_Data extract_.
****************************************

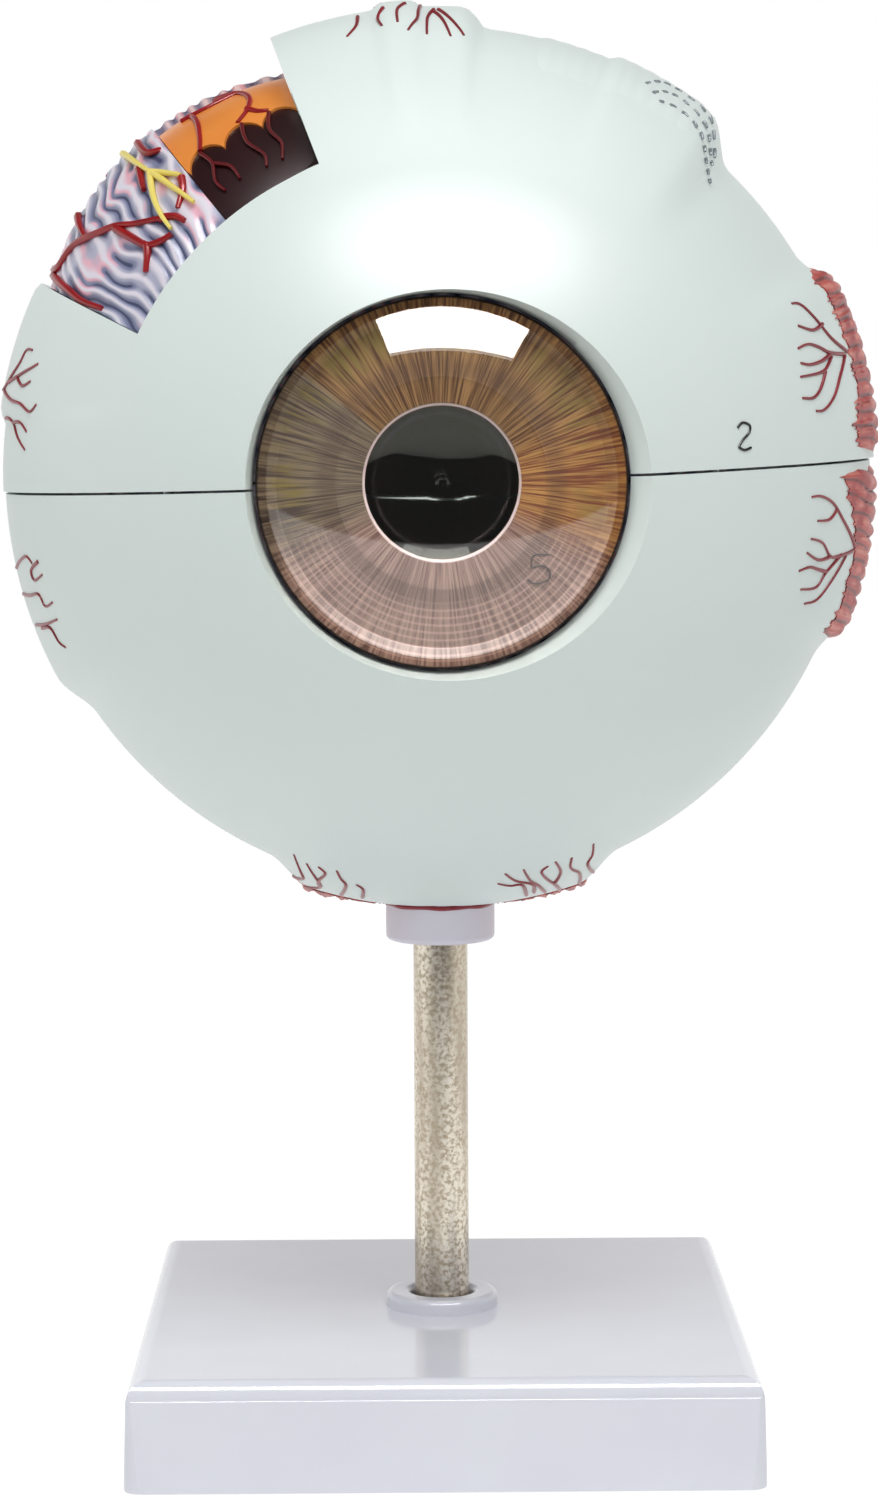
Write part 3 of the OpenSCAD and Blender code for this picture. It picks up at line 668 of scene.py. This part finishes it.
brush_strokes("vessels_on_lower_coat", "lower_half", coat_surface(lower_pads, 0.02 * MM),
              lower_trees, 0.74 * MM, 0.55, vein_red)

# ------------------------------------------------------------------ grey marks and the number 2
# A mesh of short grey dashes on the oblique tendon, and the number of the piece, both in ink.
grey_ink = gloss_paint("grey_marking_ink", "#7e868a", "#989fa4", 3 * MM)
black_ink = gloss_paint("black_marking_ink", "#101010", "#1c1c1c", 3 * MM)
dash_lines = [
    [(62, 72), (60.5, 76), (58.3, 78), (55.5, 77.6), (52.8, 75.2), (50.6, 72.1), (48.4, 70)],
    [(61, 69.6), (59.6, 72.4), (57.6, 73.8), (55, 73), (52.3, 70.9), (50.3, 69), (48.6, 68.2)],
    [(59.4, 69), (57.1, 70), (54.3, 69.4), (51.9, 67.6), (50, 66.2), (48.2, 65.6), (46.9, 64.6)],
]
dashes = []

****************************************

_Given task_.
Everything from the first line above up to and including the line that contains "lower_trees, 0.74 *" should be printed exactly; please print only that.

_Expected answer_.
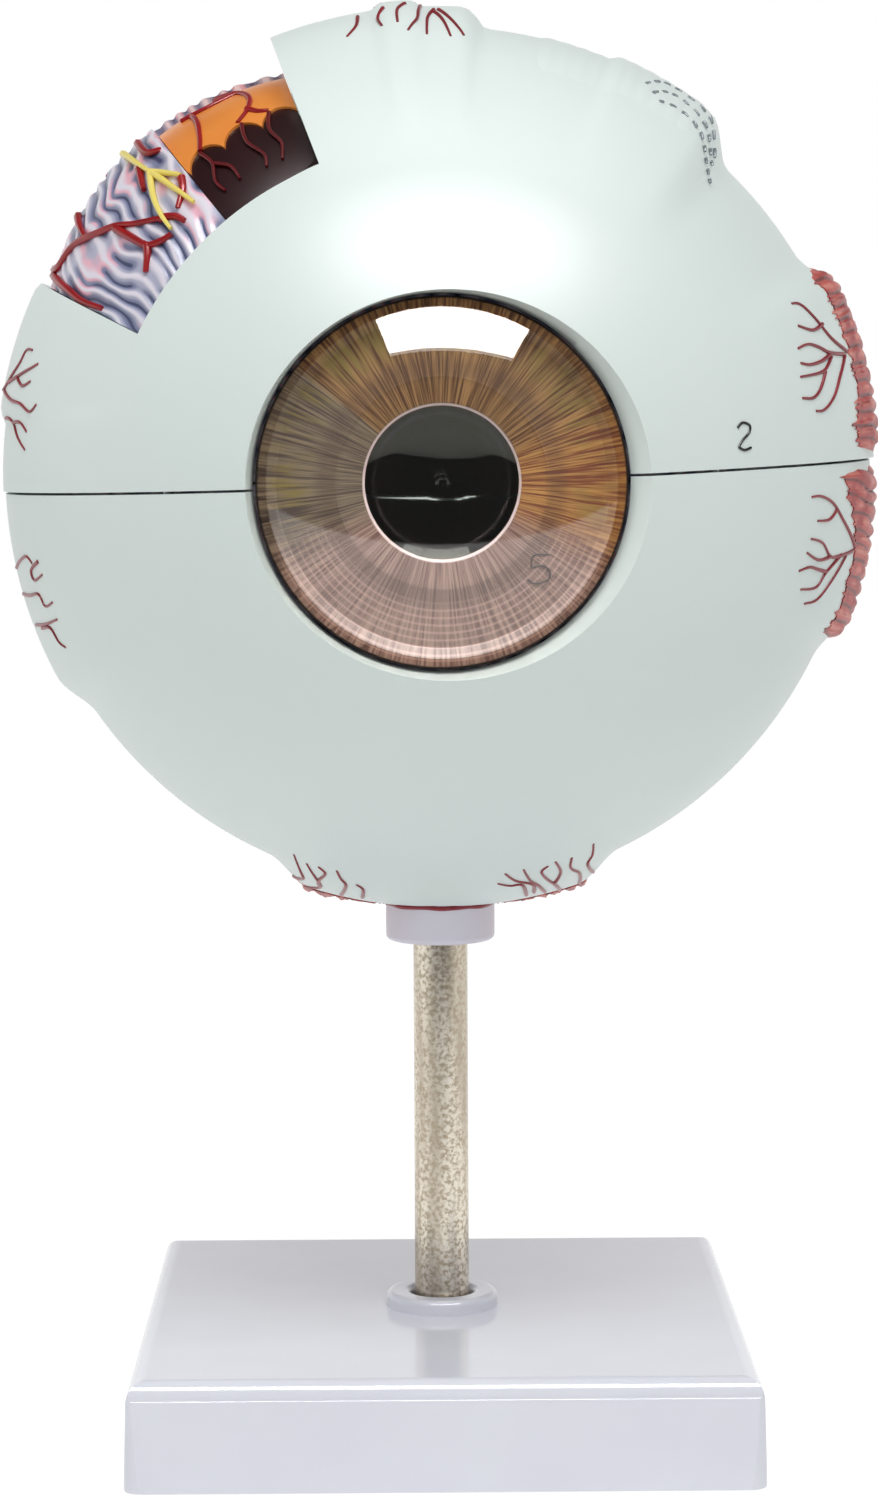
Write part 3 of the OpenSCAD and Blender code for this picture. It picks up at line 668 of scene.py. This part finishes it.
brush_strokes("vessels_on_lower_coat", "lower_half", coat_surface(lower_pads, 0.02 * MM),
              lower_trees, 0.74 * MM, 0.55, vein_red)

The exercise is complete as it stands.